Reproduce the data exactly.

******

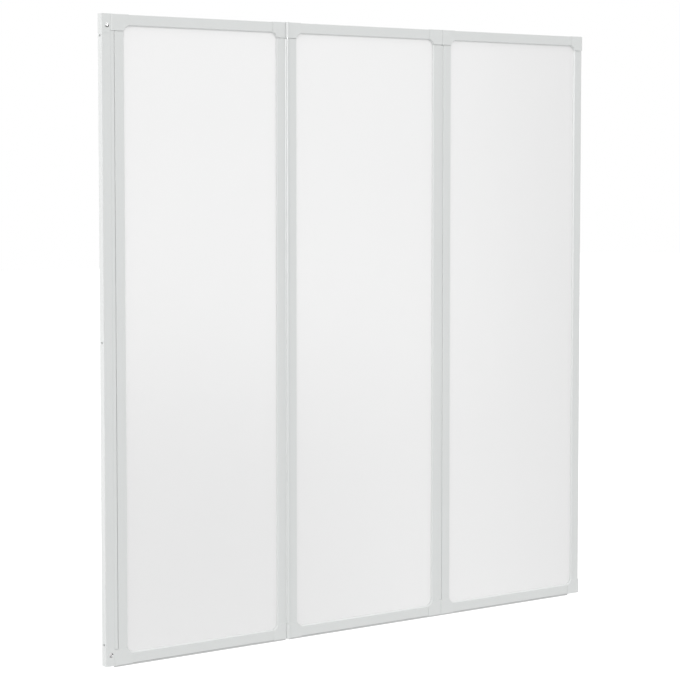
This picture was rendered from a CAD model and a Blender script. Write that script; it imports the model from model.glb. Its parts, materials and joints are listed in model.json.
# %% [markdown]
# # A folding bath screen
# Three framed panels hang in a row from a slim profile on the wall. Panel 1 swings on the wall
# hinge, panel 2 folds over the front of panel 1, and panel 3 over the back of panel 2.
# The shapes are exact solids made elsewhere. This script gives them their finishes, their light
# and a camera. Every length is in metres, +X runs out from the wall and the front faces -Y.

# %% Load the frame
import json
import math
import bpy
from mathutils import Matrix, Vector


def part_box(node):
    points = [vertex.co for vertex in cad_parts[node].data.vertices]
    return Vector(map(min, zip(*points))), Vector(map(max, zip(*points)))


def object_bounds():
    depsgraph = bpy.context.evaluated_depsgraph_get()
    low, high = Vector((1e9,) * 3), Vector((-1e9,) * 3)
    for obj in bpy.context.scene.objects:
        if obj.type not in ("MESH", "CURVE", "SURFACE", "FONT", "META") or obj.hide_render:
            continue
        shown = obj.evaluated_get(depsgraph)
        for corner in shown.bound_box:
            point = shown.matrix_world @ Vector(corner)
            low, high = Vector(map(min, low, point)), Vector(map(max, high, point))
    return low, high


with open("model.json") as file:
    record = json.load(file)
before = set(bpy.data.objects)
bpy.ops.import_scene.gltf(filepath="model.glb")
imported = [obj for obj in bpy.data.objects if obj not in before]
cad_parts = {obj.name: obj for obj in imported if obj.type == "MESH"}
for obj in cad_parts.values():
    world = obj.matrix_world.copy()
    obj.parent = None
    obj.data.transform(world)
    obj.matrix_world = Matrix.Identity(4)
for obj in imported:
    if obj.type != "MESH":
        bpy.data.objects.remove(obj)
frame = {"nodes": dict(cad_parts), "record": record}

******

## Correct response
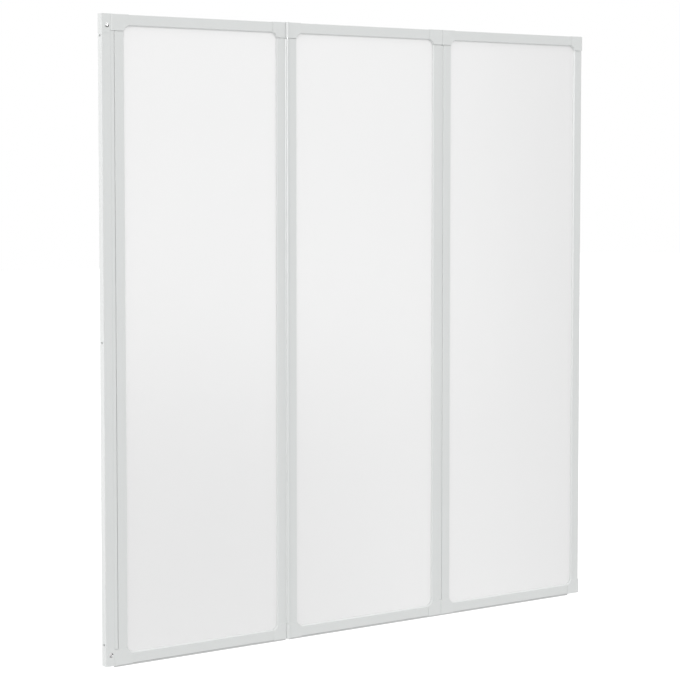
This picture was rendered from a CAD model and a Blender script. Write that script; it imports the model from model.glb. Its parts, materials and joints are listed in model.json.
# %% [markdown]
# # A folding bath screen
# Three framed panels hang in a row from a slim profile on the wall. Panel 1 swings on the wall
# hinge, panel 2 folds over the front of panel 1, and panel 3 over the back of panel 2.
# The shapes are exact solids made elsewhere. This script gives them their finishes, their light
# and a camera. Every length is in metres, +X runs out from the wall and the front faces -Y.

# %% Load the frame
import json
import math
import bpy
from mathutils import Matrix, Vector


def part_box(node):
    points = [vertex.co for vertex in cad_parts[node].data.vertices]
    return Vector(map(min, zip(*points))), Vector(map(max, zip(*points)))


def object_bounds():
    depsgraph = bpy.context.evaluated_depsgraph_get()
    low, high = Vector((1e9,) * 3), Vector((-1e9,) * 3)
    for obj in bpy.context.scene.objects:
        if obj.type not in ("MESH", "CURVE", "SURFACE", "FONT", "META") or obj.hide_render:
            continue
        shown = obj.evaluated_get(depsgraph)
        for corner in shown.bound_box:
            point = shown.matrix_world @ Vector(corner)
            low, high = Vector(map(min, low, point)), Vector(map(max, high, point))
    return low, high


with open("model.json") as file:
    record = json.load(file)
before = set(bpy.data.objects)
bpy.ops.import_scene.gltf(filepath="model.glb")
imported = [obj for obj in bpy.data.objects if obj not in before]
cad_parts = {obj.name: obj for obj in imported if obj.type == "MESH"}
for obj in cad_parts.values():
    world = obj.matrix_world.copy()
    obj.parent = None
    obj.data.transform(world)
    obj.matrix_world = Matrix.Identity(4)
for obj in imported:
    if obj.type != "MESH":
        bpy.data.objects.remove(obj)
frame = {"nodes": dict(cad_parts), "record": record}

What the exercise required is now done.